* **DATA SHOWN**
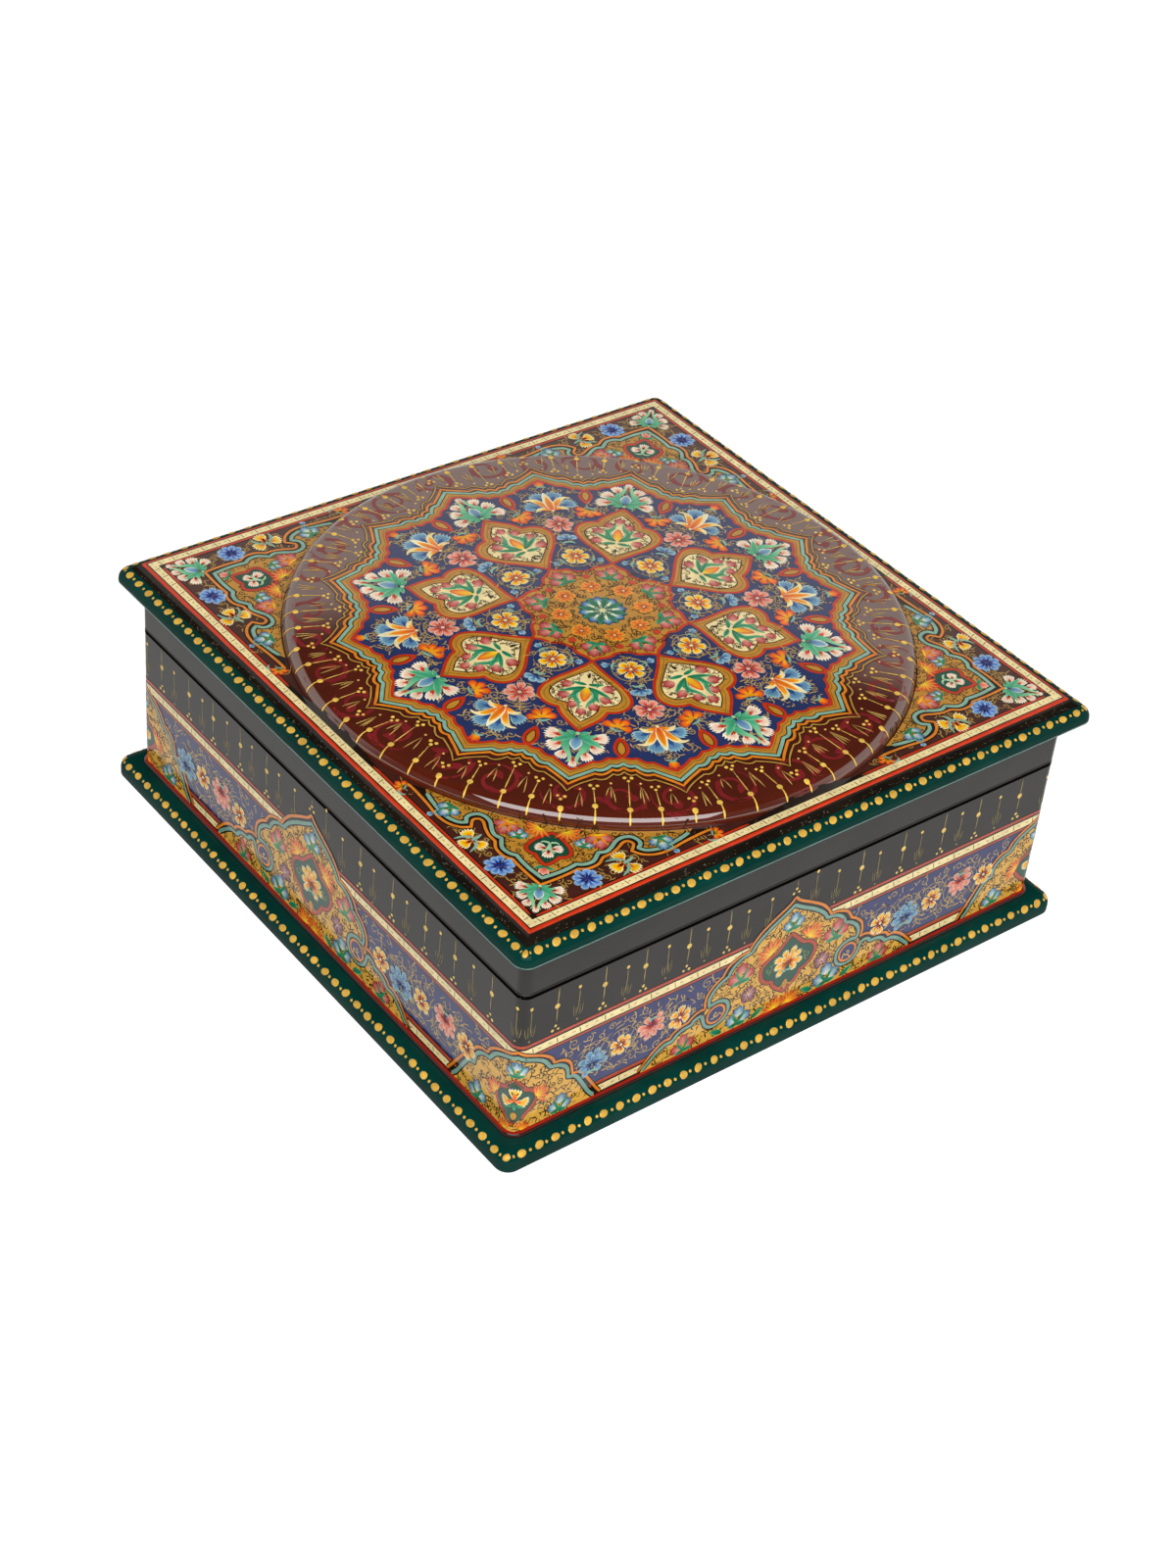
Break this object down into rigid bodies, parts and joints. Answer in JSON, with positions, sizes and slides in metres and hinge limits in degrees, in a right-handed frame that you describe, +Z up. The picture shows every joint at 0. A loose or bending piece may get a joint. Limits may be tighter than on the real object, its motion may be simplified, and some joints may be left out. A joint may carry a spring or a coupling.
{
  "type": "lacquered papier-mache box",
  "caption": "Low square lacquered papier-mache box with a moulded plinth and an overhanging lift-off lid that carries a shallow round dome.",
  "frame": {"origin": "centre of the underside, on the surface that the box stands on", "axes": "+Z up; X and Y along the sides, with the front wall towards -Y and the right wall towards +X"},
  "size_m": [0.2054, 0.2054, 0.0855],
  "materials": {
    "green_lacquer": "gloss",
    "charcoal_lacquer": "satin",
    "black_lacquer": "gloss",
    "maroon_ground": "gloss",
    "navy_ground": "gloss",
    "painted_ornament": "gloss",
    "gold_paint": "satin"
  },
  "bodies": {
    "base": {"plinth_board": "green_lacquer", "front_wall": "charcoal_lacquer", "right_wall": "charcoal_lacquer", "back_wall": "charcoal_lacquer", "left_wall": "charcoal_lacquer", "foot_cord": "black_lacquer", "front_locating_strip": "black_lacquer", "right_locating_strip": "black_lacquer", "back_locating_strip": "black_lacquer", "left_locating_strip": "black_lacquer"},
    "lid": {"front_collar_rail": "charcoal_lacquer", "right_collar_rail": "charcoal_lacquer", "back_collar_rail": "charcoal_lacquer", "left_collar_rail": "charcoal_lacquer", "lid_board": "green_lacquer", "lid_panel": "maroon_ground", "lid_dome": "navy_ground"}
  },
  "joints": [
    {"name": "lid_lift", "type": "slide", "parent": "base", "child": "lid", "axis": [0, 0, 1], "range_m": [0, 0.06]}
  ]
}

* **PROBLEM REQUIREMENTS**
Reproduce the listing above word for word.

* **RESULT FOR THIS EXERCISE**
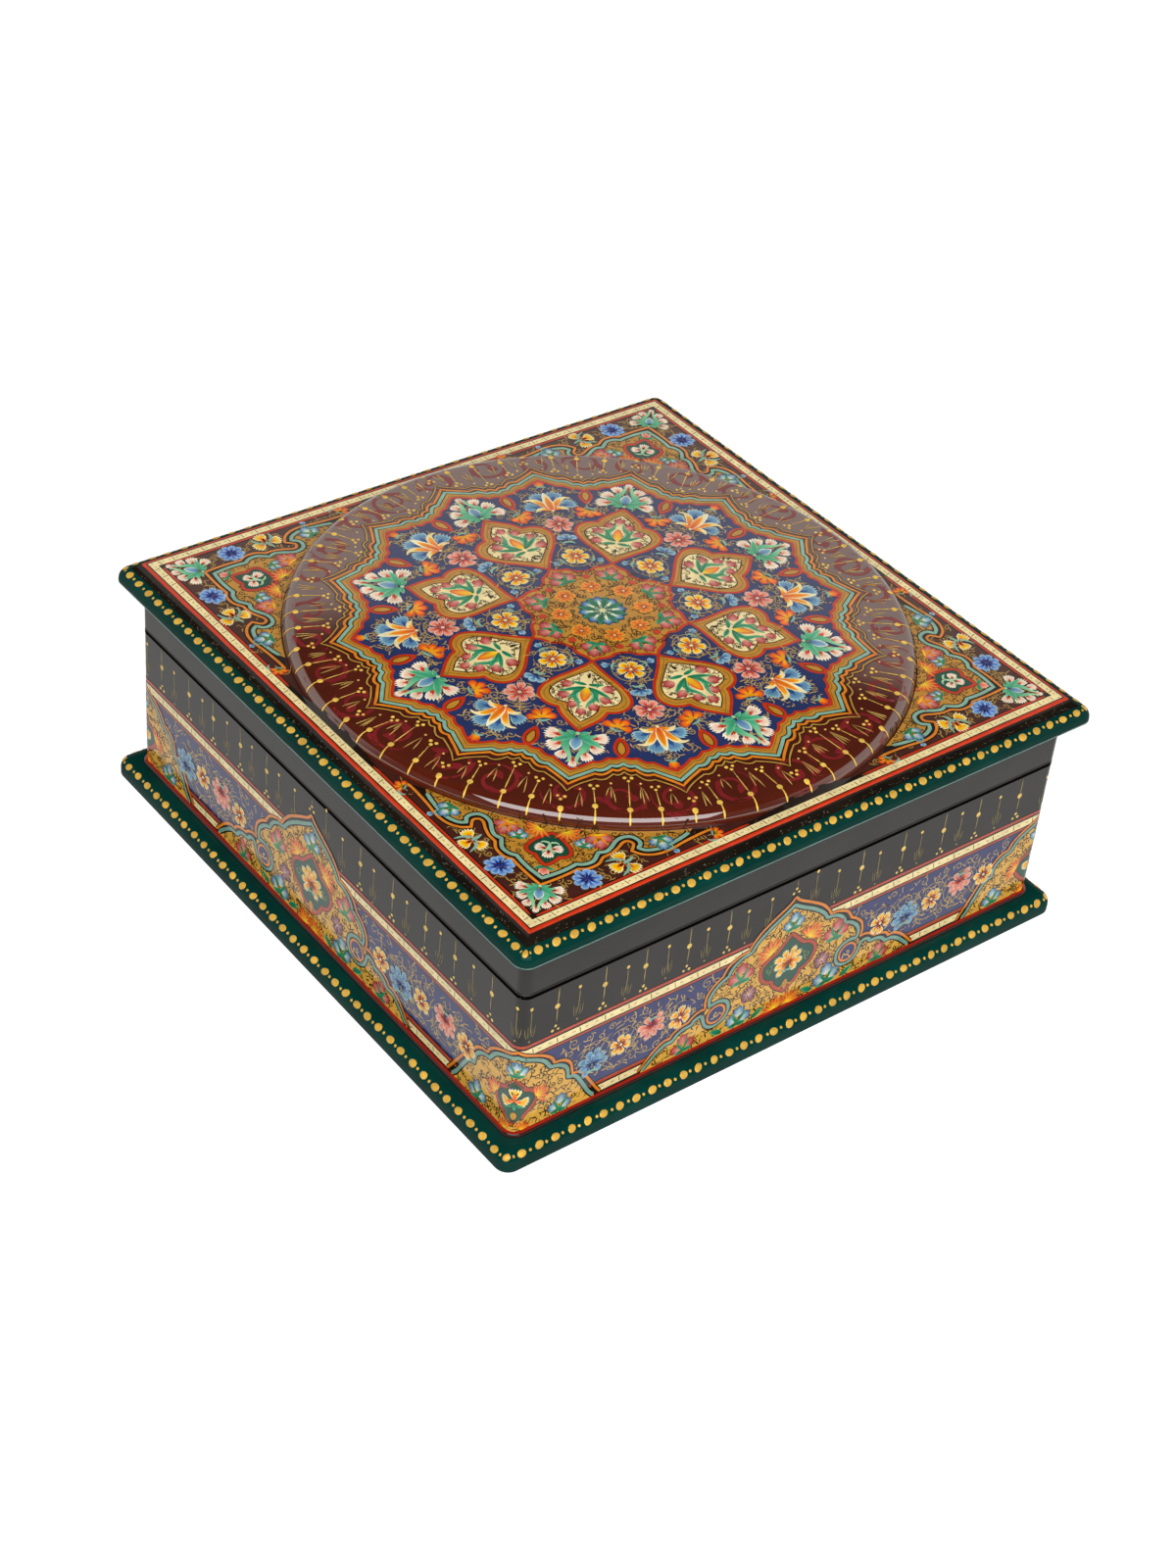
Break this object down into rigid bodies, parts and joints. Answer in JSON, with positions, sizes and slides in metres and hinge limits in degrees, in a right-handed frame that you describe, +Z up. The picture shows every joint at 0. A loose or bending piece may get a joint. Limits may be tighter than on the real object, its motion may be simplified, and some joints may be left out. A joint may carry a spring or a coupling.
{
  "type": "lacquered papier-mache box",
  "caption": "Low square lacquered papier-mache box with a moulded plinth and an overhanging lift-off lid that carries a shallow round dome.",
  "frame": {"origin": "centre of the underside, on the surface that the box stands on", "axes": "+Z up; X and Y along the sides, with the front wall towards -Y and the right wall towards +X"},
  "size_m": [0.2054, 0.2054, 0.0855],
  "materials": {
    "green_lacquer": "gloss",
    "charcoal_lacquer": "satin",
    "black_lacquer": "gloss",
    "maroon_ground": "gloss",
    "navy_ground": "gloss",
    "painted_ornament": "gloss",
    "gold_paint": "satin"
  },
  "bodies": {
    "base": {"plinth_board": "green_lacquer", "front_wall": "charcoal_lacquer", "right_wall": "charcoal_lacquer", "back_wall": "charcoal_lacquer", "left_wall": "charcoal_lacquer", "foot_cord": "black_lacquer", "front_locating_strip": "black_lacquer", "right_locating_strip": "black_lacquer", "back_locating_strip": "black_lacquer", "left_locating_strip": "black_lacquer"},
    "lid": {"front_collar_rail": "charcoal_lacquer", "right_collar_rail": "charcoal_lacquer", "back_collar_rail": "charcoal_lacquer", "left_collar_rail": "charcoal_lacquer", "lid_board": "green_lacquer", "lid_panel": "maroon_ground", "lid_dome": "navy_ground"}
  },
  "joints": [
    {"name": "lid_lift", "type": "slide", "parent": "base", "child": "lid", "axis": [0, 0, 1], "range_m": [0, 0.06]}
  ]
}